Was jedoch, wenn man die Schreibblockade stattdessen als einen Wegweiser, als einen Vorboten eines bevorstehenden Wechsels oder Übergangs betrachtete (wie der Monolith, der im Film 2001: A Space Oddessy erscheint)? Wenn wir nämlich unser Schreiben so begreifen, dass es sich in dem Maße, in dem wir Erfahrungen anhäufen, verbessert, ist es dann nicht möglich, dass das, was wir als Blockade wahrnehmen, stattdessen die geballte Spannung widerspiegelt, die dem Durchbruch vorausgeht?

Stellen Sie es sich so vor: Sie, der Schriftsteller, befinden sich auf einer Hochebene und schauen hinüber zu einem Plateau, das ein wenig höher liegt und das durch eine Spalte von ihrer Ebene getrennt ist. Sie wollen mit einem verwegenen Sprung die höhergelegene Ebene erreichen, Furcht und Zweifel halten Sie jedoch zurück. Sie sind mit dem, was Sie machen, unzufrieden, fühlen sich jedoch noch nicht in der Lage, den Schritt ins Neuland zu wagen, Sie bewegen sich im Raum des Dazwischen, in dem Spannungsfeld zwischen dem Bekannten und dem Neuland.

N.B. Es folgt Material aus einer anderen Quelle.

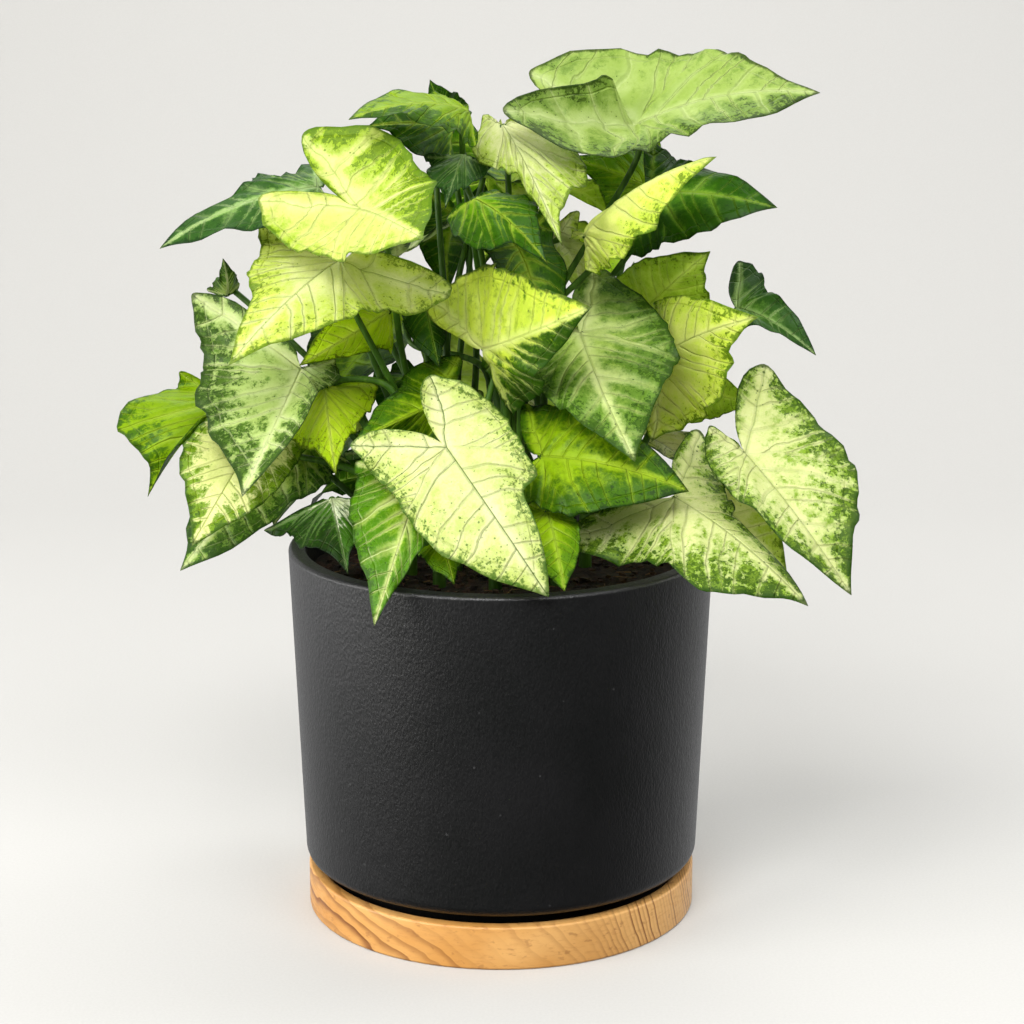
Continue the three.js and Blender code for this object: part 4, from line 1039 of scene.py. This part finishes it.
# Stalks that would brush another leaf pass through a point of their own on the way.
DETOURS = {
    3: (-44, -8, 215), 4: (-38, 6, 220), 5: (-38, -4, 205), 6: (-46, 10, 210), 7: (-58, -2, 205),
    8: (-66, 8, 214), 9: (-54, -12, 180), 10: (-50, 6, 160), 14: (-8, -20, 195), 16: (56, -6, 190),
    18: (46, 14, 205), 19: (56, -12, 155), 21: (40, -8, 160), 25: (14, 4, 230), 26: (4, -8, 225),
    27: (30, 6, 230), 28: (34, 14, 205), 30: (-6, 26, 235), 31: (-22, 20, 235), 32: (-10, 34, 225),
    34: (6, -14, 245), 37: (38, 22, 190), 39: (26, 34, 205), 40: (-6, 26, 215), 42: (-30, 24, 165),
    50: (-22, 28, 225),
}

stalk_skin, graph = new_finish("stalk_skin")
streak = graph.noise(graph.place(stretch=(1, 1, 0.15)), 500, detail=2)
shade = graph.noise(graph.place(), 30, detail=2)
green = graph.mix(graph.step(shade, 0.3, 0.7), "#2a4a08", "#3c6410")
green = graph.mix(graph.step(streak, 0.45, 0.7, 0, 0.5), green, "#5a7f22")
graph.set("Base Color", green)
graph.set("Roughness", 0.5)
graph.set("Specular IOR Level", 0.3)
graph.set("Normal", graph.bump(streak, 0.2, 0.0004))
graph.shine_through(0.15, {"Color": green})


def curve_through(points, steps):
    """Points of a centripetal Catmull-Rom curve through these points."""
    points = [2 * points[0] - points[1], *points, 2 * points[-1] - points[-2]]
    spans = len(points) - 3
    found = []
    for t in np.linspace(0, spans, steps + 1):
        i = min(int(t), spans - 1)
        p0, p1, p2, p3 = points[i:i + 4]
        d0, d1, d2 = (max(np.linalg.norm(b - a), 1e-6) ** 0.5 for a, b in ((p0, p1), (p1, p2), (p2, p3)))
        t1 = (p1 - p0) / d0 - (p2 - p0) / (d0 + d1) + (p2 - p1) / d1
        t2 = (p2 - p1) / d1 - (p3 - p1) / (d1 + d2) + (p3 - p2) / d2
        t1, t2, w = t1 * d1, t2 * d1, t - i
        square, cube = 3 * (p2 - p1) - 2 * t1 - t2, 2 * (p1 - p2) + t1 + t2
        found.append(p1 + t1 * w + square * w ** 2 + cube * w ** 3)
    return np.array(found)


def tube(path, radii, sides):
    """Points and faces of a closed round tube along a path, with a radius at each point."""
    ahead = np.gradient(path, axis=0)
    points, faces = [], []
    side = np.cross(ahead[0], (0.3, 1.0, 0.1))
    for p, t, r in zip(path, ahead, radii):
        t = unit(t)
        side = unit(side - t * (side @ t))
        other = np.cross(t, side)
        points += [p + r * (side * math.cos(a) + other * math.sin(a))
                   for a in np.arange(sides) * 2 * math.pi / sides]
    for k in range(len(path) - 1):
        for i in range(sides):
            j = (i + 1) % sides
            faces.append((k * sides + i, k * sides + j, (k + 1) * sides + j, (k + 1) * sides + i))
    faces.append(tuple(range(sides - 1, -1, -1)))
    faces.append(tuple((len(path) - 1) * sides + i for i in range(sides)))
    return points, faces


def stalk_path(stem, leaf):
    number = leaf["number"]
    start = np.array((*stem, SOIL_TOP + leaf["climb"]), float)
    end = leaf["joint"] - leaf["up"] * 0.3
    under = end - leaf["up"] * STALK_BEND
    rise = under - start
    middle = np.array(DETOURS[number], float) if number in DETOURS else start + rise * (0.3, 0.3, 0.5)
    return curve_through([start, middle, under, end], STALK_STEPS)


for name, stem in STEMS.items():
    own = [leaf for leaf in leaves if leaf["stem"] == name]
    top = SOIL_TOP + max(leaf["climb"] for leaf in own) + 2
    heights = np.linspace(SOIL_TOP - STEM_DEPTH, top, STEM_STEPS)
    core = np.array([(*stem, z) for z in heights], float)
    points, faces = tube(core, np.linspace(STEM_RADIUS, STEM_TOP_RADIUS, STEM_STEPS), STEM_SIDES)
    for leaf in own:
        path = stalk_path(stem, leaf)
        radii = np.interp(np.linspace(0, 1, len(path)), STALK_SHARES, STALK_RADII)
        more_points, more_faces = tube(path, radii, STALK_SIDES)
        faces += [tuple(v + len(points) for v in face) for face in more_faces]
        points += more_points
    piece = mesh_piece(name + "_stalks", np.array(points) * MM, faces, stalk_skin)
    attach(piece, "root")
    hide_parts(name)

Was dieses Spannungsfeld ausmacht, – das sind nicht zuletzt das Vertrauen auf bewährtes Gedankengut und die Erfahrungen, die man beim Schreiben gemacht hat –, muss untersucht und verstanden werden. Beispielsweise haben Se Angst davor, beim Fertigstellen Ihres Projekts zu entdecken, dass Sie weniger begabt sind, als Sie es gehofft haben. Irgend welche Schwachstellen könnten offensichtlich werden, und schmerzlich gäbe man sich selbst die Schuld am eigenen Scheitern. Muss man sich angesichts solcher bewusster oder unbewusster Ängste wundern, wenn man es vorzieht, auf dem niedereren Plateau zu bleiben?

Wenn man so denkt, hat man die Möglichkeit, die Blockade als das zu sehen, was sie wirklich ist: ein Mechanismus zum Selbstschutz, der vielleicht schon in der Kindheit entstanden ist und auch im Erwachsenenleben noch vorhält. Die gleichen Risiken der Selbstentblößung, der Scham und der Selbsterniedrigung, die die Jugendjahre geprägt haben, werden wieder auftauchen, während man versucht zu schreiben. Der gleiche Schutzmechanismus, den man als Kind erlernt hat, – emotionales Herunterfahren und die Unterdrückung des natürlichen kreativen Potentials –, wird ebenfalls wieder auftauchen. Nur wirst Du es jetzt Schreiblockade nennen.

Ironischerweise ist der Frust, der eine Schreibblockade begleitet, meistens ein Indikator dafür, dass ein kreatives und bedeutungsvolles Wachstum möglich ist, dass die Geburtswehen des Sprungs von einer Ebene zu einer höheren Ebene ertragen werden können. Mehr noch: Wenn ein Autor die durch eine Blockade vermittelte « Lehre » durchgemacht hat, wird seine Arbeit tiefer, reifer und reicher, emotional wahrer und persönlich relevanter.

Also nicht verzweifeln: Wenn Du ein Autor bist, wirst Du wahrscheinlich mit Blockaden zu kämpfen haben. Aber ich glaube, dass die Schreibblockaden wie die Entwicklungsphasen, die wir von unserer Kindheit bis zum Erwachsenenalter durchmachen, eine Reihe von Stationen darstellen, mit denen wir uns konfrontieren und die wir verstehen und steuern müssen, wenn wir zu einer künstlerischen Reife gelangen wollen.


Dennis Palumbo, M.A., MFT, ein früherer Hollywood-Drehbuchautor (My Favorite Year, Welcome Back, Kotter usw.), arbeitet heute als Psychotherapeut mit Privatpraxis. Er hat sich auf Kreativitätsfragen spezialisiert.